The model includes word vectors and linguistic features tailored for English, allowing it to perform tasks like part-of-speech tagging, dependency parsing, and named entity recognition.

In [6]:
text = "I was sick for few days in Mumbai. yesterday I ate  an orange, a tomato and a cucumber which I bought for 100 rupees."

In [7]:
doc = nlp(text)   #processing the test

The result, doc, is a spaCy document object, containing tokens and annotations such as entities, parts of speech, and dependencies.

In [8]:
for ent in doc.ents:
    print(ent.text, ent.label_)

few days DATE
Mumbai GPE
yesterday DATE
100 CARDINAL


For each ent (entity) in doc.ents, ent.text gives the entity text, and ent.label_ provides the entity type label (e.g., PERSON, ORG for organization, GPE for geographical locations, MONEY for monetary values, etc.).
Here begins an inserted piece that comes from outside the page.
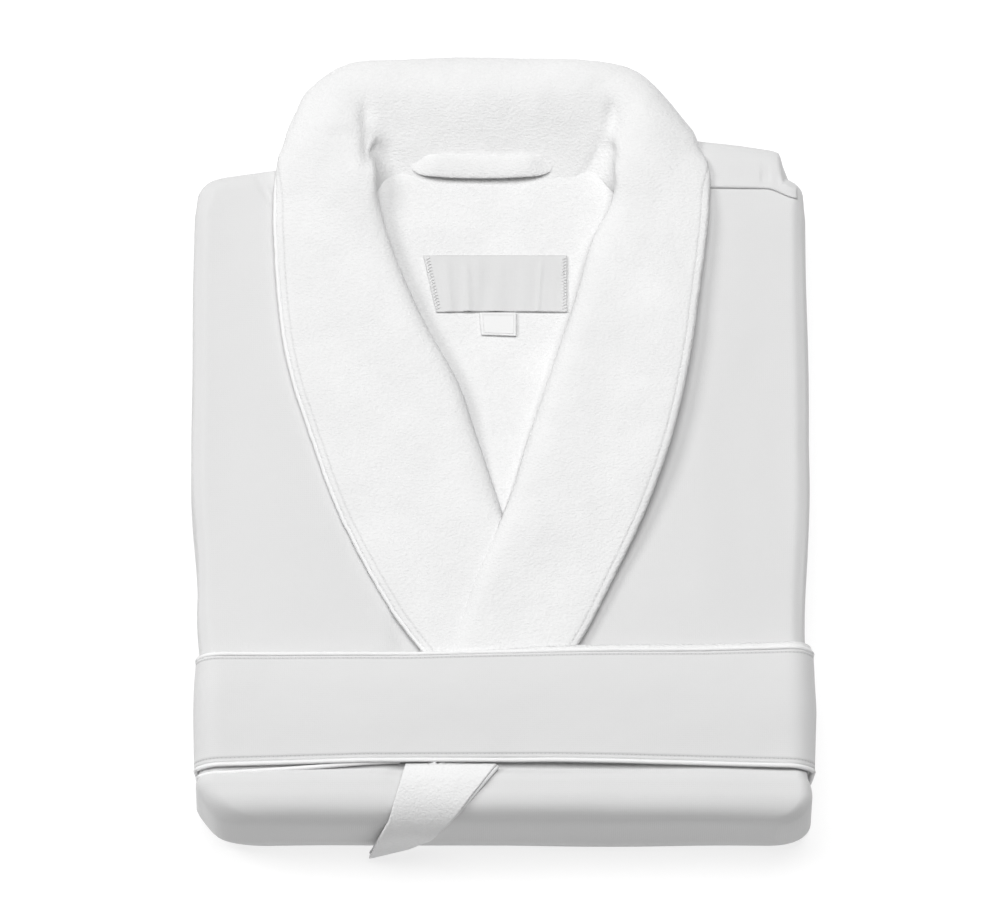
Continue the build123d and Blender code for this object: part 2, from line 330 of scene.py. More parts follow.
@dataclass(frozen=True)
class Cloth:
    """A woven or looped cloth. Lengths are in millimetres.

    Rows of stitches lie at stitch_rows from one long edge, read on the piece's UV map, which holds
    the distance along the piece and across it in metres.
    """

    darkest: ClassVar[float] = 0.72
    lightest: ClassVar[float] = 1.12
    middle_tone: ClassVar[float] = 0.7
    slow_waves: ClassVar[float] = 28.0
    crumple_waves: ClassVar[float] = 45.0
    weave_depth: ClassVar[float] = 0.03
    thread_share: ClassVar[float] = 0.36
    thread_width: ClassVar[float] = 0.32
    thread_height: ClassVar[float] = 0.25
    groove_width: ClassVar[float] = 1.6

    name: str
    colour: float
    roughness: float
    sheen: float
    grain: float
    grain_depth: float
    grain_stretch: Point = (1.0, 1.0, 1.0)
    mottle: float = 0.03
    weave: float = 0.0
    crumple: float = 0.0
    stitch_rows: tuple[float, ...] = ()
    stitch_step: float = 3.0
    # Tone of the gaps between stitches; below 1 it paints shade into the stitch pits.
    stitch_gap_shade_tone: float = 0.8
    # Depth of the groove bump; it also sets how much painted shade darkens the groove.
    groove: float = 0.5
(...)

- Mumbai - GPE (Geopolitical Entity):

- The model identifies "Mumbai" as a GPE, which represents a geopolitical entity such as a city, state, or country. Here, it's correctly recognized as a city in India.

- Yesterday - DATE:

- The word "Yesterday" is classified as DATE, referring to a point in time (a past date). SpaCy recognizes common expressions of time, like "yesterday," "tomorrow," or specific dates like "March 1st."

- 100 rupees - MONEY:

- The phrase "100 rupees" is identified as MONEY, a monetary amount. SpaCy recognizes this as a specific quantity of money, and "rupees" signifies the currency (INR or Indian Rupee).

- Named Entity Recognition (NER) with spaCy is commonly used for extracting structured information from unstructured text, making it a powerful tool in various NLP applications.
- NER identifies specific types of information within a text, such as names, locations, dates, monetary amounts, and more.

- SpaCy is highly optimized for speed and efficiency, ideal for real-time applications and handling large volumes of text.

- eg :
information extraction,
text classification, improving search relevance, data structuring for ML etc.


- Other libraries to use instead of spacy ⁉
- NLTK
- Textblob
- Transformers like huggind face
- Flair
- gensim